Eutectic phase change composites with MXene nanoparticles for enhanced photothermal absorption and conversion capacity

Phase change composite materials with uniform nanomaterial dispersion are potential solutions for improving thermophysical properties and enhancing latent heat capacity applicable in thermal management. In this study, various transitional carbide-based MXene samples were synthesised via acid etching to augment the heat transfer capacity and efficiency of the solar thermal energy storage (TES). These samples were then uniformly dispersed in a eutectic mixture (1:1) of paraffin wax (PW) and polyethylene glycol (PEG-6000), resulting in the formation of a MePCM composite. The controllable porous structure and hydrogen interactions with the external layer of MXene and long-chain PCM benefitted in the well impregnation of PCM and compatibility impregnated into the composite. An exceptionally higher mass fraction of 1 wt % Ti3C2Tx MXene-based phase change composite unveiled a higher phase change enthalpy of 138.66 J/g in the melting phase and 139.54 J/g in the solidification phase with 89.82 % energy storage efficiency.

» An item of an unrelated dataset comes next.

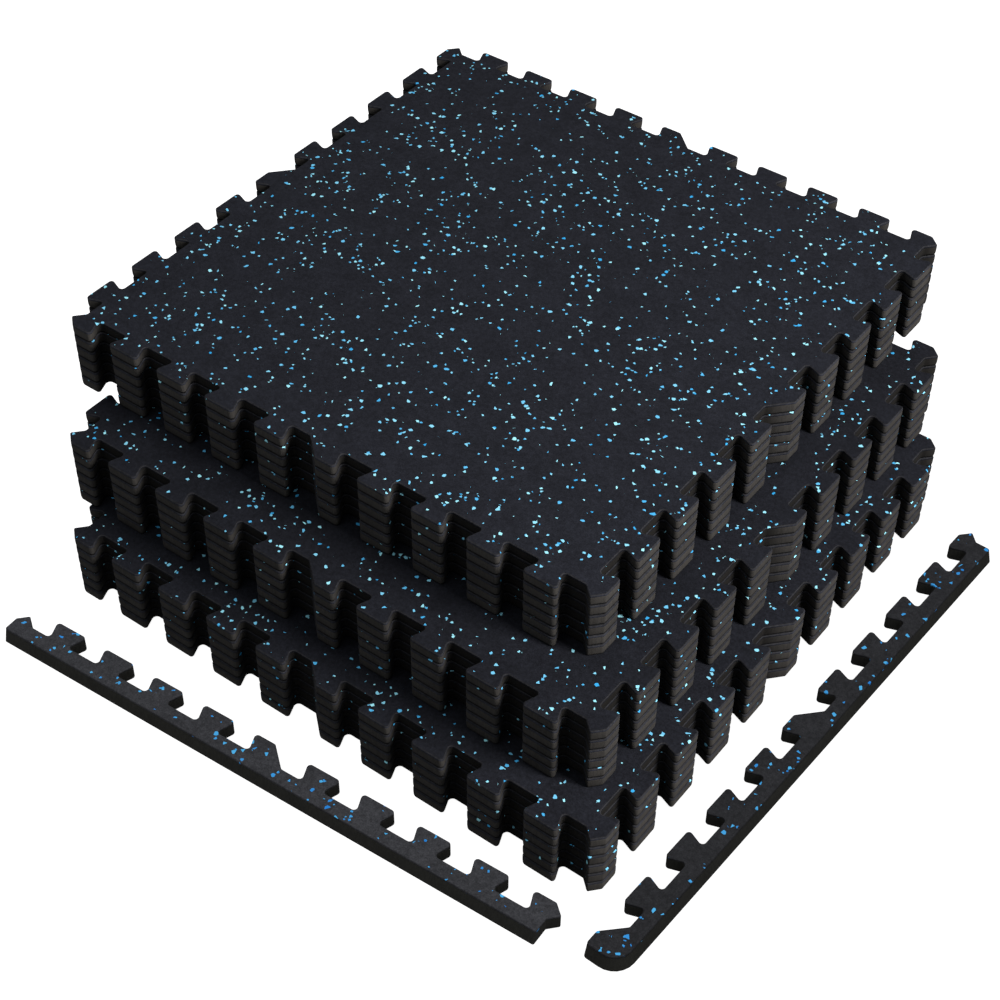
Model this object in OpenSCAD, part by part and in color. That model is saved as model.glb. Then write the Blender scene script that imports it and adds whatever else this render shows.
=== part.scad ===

In contrast to pure eutectic PCM (0.2593 W/mK), the thermal conductivity of MePCM composite is relatively higher and provides a thermal conductivity of 0.9209 W/mK for Ti3C2Tx MXene-based composite. The enhancement of thermal conductivity is ascribed to the increased heat conduction pathway facilitated by the MXene arrangement. The utilisation of spatially constrained eutectic phase change material (PCM) assembly resulted in the development of MePCM, which exhibited enhanced thermal conductivity, chemical and physical stability, and thermal consistency across 500 melting-solidification cycles. Benefitting from the thermal conduction path, the MePCM exhibits an excellent photothermal conversion efficiency of 98.53 %. The thermal responsive tests of Ti3C2Tx and V2CTx MXene composite samples provide better thermal response than eutectic PCM without thermal reduction. With a higher thermal storage capacity and higher heat transfer property, thermally reliable MePCM composites exhibited tremendous potential for photothermal applications.